Back at school and in classes, I can see what I learned in the field coming up all the time in my classes. I understand blueprints, I understand the language and I can visualize the sequencing of the job.

Civil Engineering Bridge Design

Nick Sparks

Nick Sparks,
Senior, Civil Engineering

Athens, OH 26 April 2015

This past Friday marked my final day of classes for my undergraduate degree. In addition, I presented my final presentation for my senior design project.

I choose to do the structural senior design project which required my partner and I to design a bridge. We were given a bridge location, as well as the length and width dimensions the bridge must satisfy. Given this information, my partner and I began to create our bridge, which was a great challenge for my partner and I because we both did not have much experience in bridge design.

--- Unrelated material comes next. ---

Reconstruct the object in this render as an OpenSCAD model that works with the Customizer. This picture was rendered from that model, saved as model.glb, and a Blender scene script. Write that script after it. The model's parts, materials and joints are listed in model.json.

My partner and I began by conducting research on bridge design which led us to the finding that the Ohio Department of Transportation (ODOT) has a design manual. We found this manual to be most helpful during our project. Furthermore, we were given computer programs in order to help with the iterative process for the superstructure and substructure.

The most challenging part of this project was the girder design for the superstructure. We ran into many problems where the girders failed; however, not by much. This caused us to come up with a whole new design. This project was great for our senior project due to the fact it taught us that even after much research about bridges, we still don’t know everything there is to know.